Sure Signs of Full Spring

June bugs and misguided moths concuss themselves against the windows incessantly at night. Each sudden, hollow flwap! against the window sounds like a crisp, solitary raindrop whose path has been crippled by the unexpected presence of a cabin in the middle of nowhere. And tonight on my walk during the in-between time I saw the sky give way to the blandness of Crayola grey for just an instant before the stars began to take over. Venus is hovering in the lower left portion of the horizon like a faithful puppy to mother moon. A few dogs bark uselessly in the distance, their sounds at least slightly muffled now in the abundance of the dense spring forest.

All of this is to say I love the sights and sounds of my home. I waltzed with a bluet moth on my walk today, it’s iridescent wings flitting about my legs and doing loop-d-loops between my steps. Buttercups and wide daisies are in full bloom, while the flaming azalea are finally smoldering out. Everywhere, the mountain laurel are on the cusp of blossom, their pink nipple-tips just ready to open into exceptional bowl-like whitish flowers. I have even spied a few confused rhododenron blooms, though their peak is not supposed to be until July at this elevation.

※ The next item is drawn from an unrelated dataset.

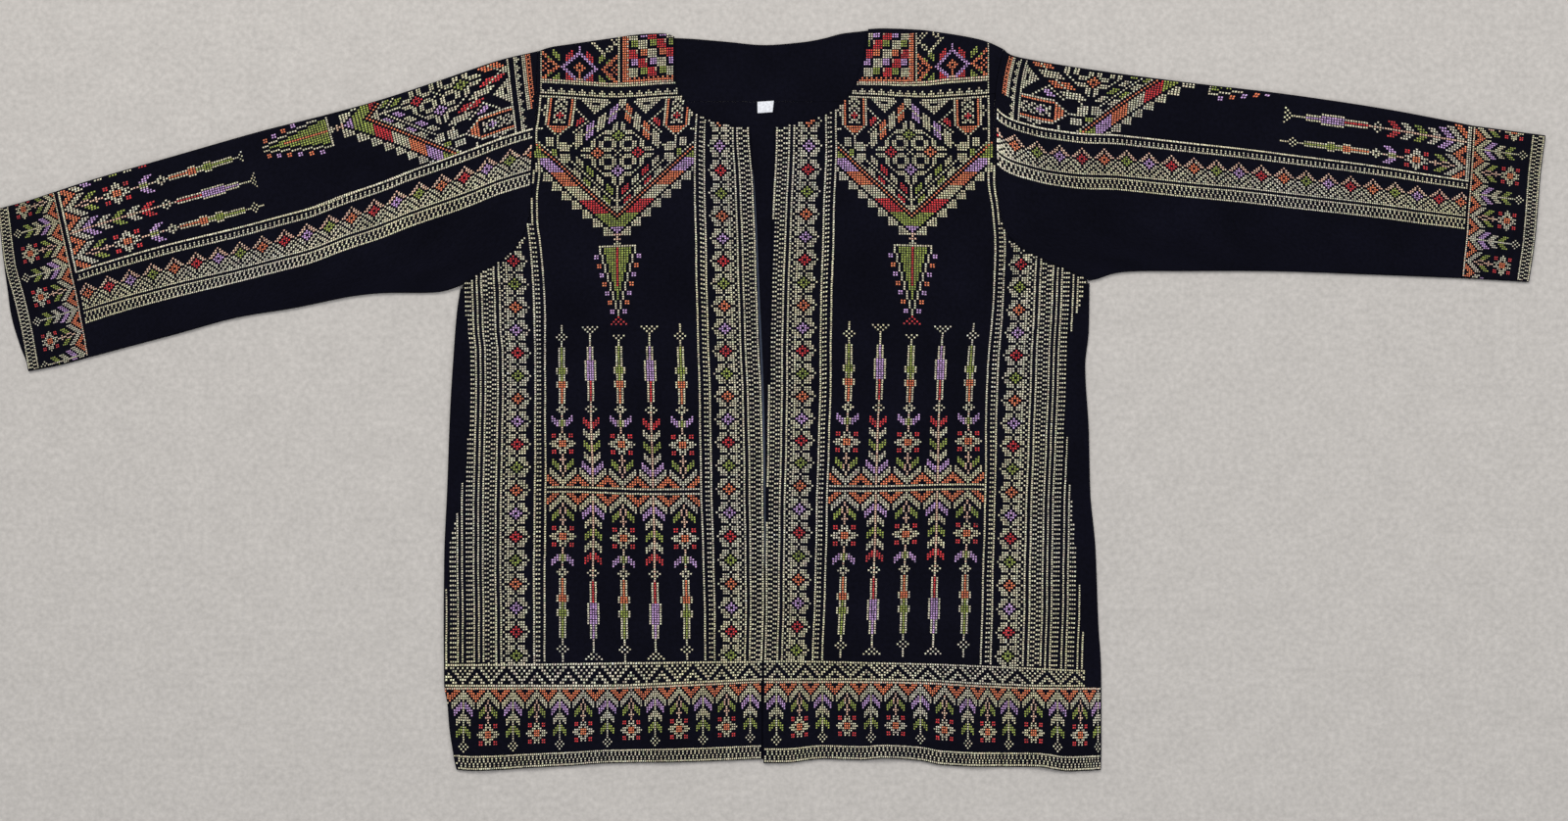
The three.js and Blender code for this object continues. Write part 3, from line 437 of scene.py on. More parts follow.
# Plain weave: the product of two sine waves, one thread each way, raised where a thread passes over.
def weaveGroup():
    inputs = dict(Vector=None, Threads=900.0, Slub=0.3)
    tree, given, result = newGroup("plainWeave", inputs, ("Height", "Shade"))
    threadPlace = scaled(tree, given["Vector"], given["Threads"], (-700, 0))
    split = nodeIn(tree, "ShaderNodeSeparateXYZ", (-520, 0), {0: threadPlace})
    waves = [mathNode(tree, "SINE", mathNode(tree, "MULTIPLY", split.outputs[k], math.pi)) for k in (0, 1)]
    slub = nodeIn(tree, "ShaderNodeTexNoise", (-520, -260), dict(Vector=threadPlace, Scale=0.35, Detail=2))
    uneven = mathNode(tree, "MULTIPLY", slub.outputs["Fac"], given["Slub"])
    feed(tree, result["Height"], mathNode(tree, "ADD", mathNode(tree, "MULTIPLY", *waves), uneven))
    feed(tree, result["Shade"], slub.outputs["Fac"])
    return tree


# Slow change of tone: soft noise squeezed between a low and a high value.
def toneGroup():
    tree, given, result = newGroup("slowTone", dict(Vector=None, Scale=8.0, Low=0.8, High=1.2), ("Tone",))
    noise = nodeIn(tree, "ShaderNodeTexNoise", (-500, 0),
                   dict(Vector=given["Vector"], Scale=given["Scale"], Detail=4, Roughness=0.6))
    spread = nodeIn(tree, "ShaderNodeMapRange", (-250, 0),
                    {"Value": noise.outputs["Fac"], "From Min": 0.3, "From Max": 0.7,
                     "To Min": given["Low"], "To Max": given["High"]})
    feed(tree, result["Tone"], spread.outputs["Result"])
    return tree


weave, slowTone = weaveGroup(), toneGroup()


def groupNode(tree, group, place, **values):
    return nodeIn(tree, "ShaderNodeGroup", place, values, node_tree=group)


def newMaterial(name, roughness, sheen=0.0, specular=0.5):
    material = bpy.data.materials.new(name)
    material.use_nodes = True
    tree = material.node_tree
    shader = tree.nodes["Principled BSDF"]
    for key, value in (("Roughness", roughness), ("Sheen Weight", sheen), ("Sheen Roughness", 0.45),
                       ("Specular IOR Level", specular)):
        shader.inputs[key].default_value = value
    return material, tree, shader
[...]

But perhaps stronger than any plant related sign of spring, perhaps even more pressing than the pattering of insects that are enamored with my desk light, is the eight-inch spread of a black bear paw print smeared across the house site on which my family is currently preparing to settle. The bear visited last night, it’s tracks leaving no trace of how it entered the clearing for the property but a distinct trail marking how it left after sniffing around through billows of white pine sawdust and no doubt, the smell of working men who had been up at the structure just hours before.

My first thought is that I need to spend the night at the house site (which is hardly finished, though it looks more and more livable as each week passes). I haven’t seen a bear in two years and it’s about time. There is a certain thrill in it, and with black bears it’s much safer since they are so typically shy and easily startled. A plan is in the works but time will tell if I actually act on it.

Meantime, a bear has been spotted on the other side of the river on the property of the boarding school I used to teach at. It was caught red-handed pawing at a bird feeder in the dead of night, then gorging on a small mountain of oily seeds that fell to the ground when the feeder cracked. The next night it went for the compost in the backyard of the house my parents currently live in with five teenagers who they teach. Talk about experiential learning and sure signs of spring.